Secular = freedom of religion not from religion


----------



## jvarnell (Aug 21, 2013)

BryanMaloney said:


> And? People "tout" margarine as butter and "tout" bisons as buffalo. The USA has been "touted" as a democracy since the beginning of the 20th century, if not earlier. The United Kingdom is "touted" as a democracy. The People's Republic of China is "touted" as both being democratic and a republic. Just ask them. Does that make it a democratic republic.
> 
> Who is "Moric"?
> 
> ...



I disagree with all you have to say on the subject of a democratic republic because if you look at the definition of Republic and Democracy separate before combining them you will see what I am saying.  The constitution defines how the division happens not what it is.


----------



## JohnnyFlotsam (Aug 22, 2013)

widows son said:


> IMO, The problem lies in the inability to balance God's law(s) with Mans law(s). Both are important to our daily lives, and both can be in harmony with each other. We just don't allow it to happen.

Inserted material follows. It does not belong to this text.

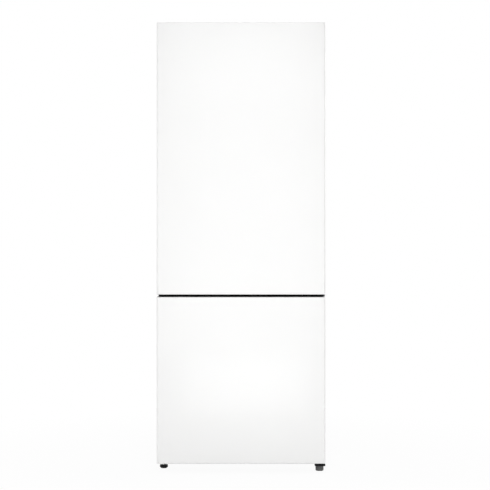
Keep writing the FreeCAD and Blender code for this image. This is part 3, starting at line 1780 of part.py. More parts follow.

With respect, "God's law" has no place in secular society. None. Your "God's law" is not mine, and neither of ours is the same as our neighbors'. As Masons, we are charged to keep within the bounds provided by our own chosen VoSL. What's more, we are charged to seek and to celebrate where our own chosen "Divine laws" overlap. It is in those areas that "right" or "moral" transcends any particular canon, _and it is that truth_ that the framers of our Constitution understood and so brilliantly codified. For the first time, _ever_, a government's authority was established as flowing from something other than some Divine authority. That was, to understate it, huge. Let us never forget that, and let us pray that the people in Egypt (and everywhere such light has yet to reach) find their way to such understanding.


----------



## BryanMaloney (Aug 22, 2013)

jvarnell said:


> I disagree with all you have to say on the subject of a democratic republic because if you look at the definition of Republic and Democracy separate before combining them you will see what I am saying.  The constitution defines how the division happens not what it is.




We can call the USA by whatever magical incantation you like, it will not change what its government actually is. How many legs does a mule have if you call the tail a leg? Four, because calling a tail a leg doesn't turn it into a leg. The USA is not a democratic republic merely because we call it a democratic republic. People call it a democratic republic because, as far as they can tell, it appears to be a democratic republic. However, more people currently call the USA a "democracy", flatly and without limit. If calling something by a specific name creates reality, the fact that the majority of people no longer use "republic" would mean that the USA would no longer be a republic.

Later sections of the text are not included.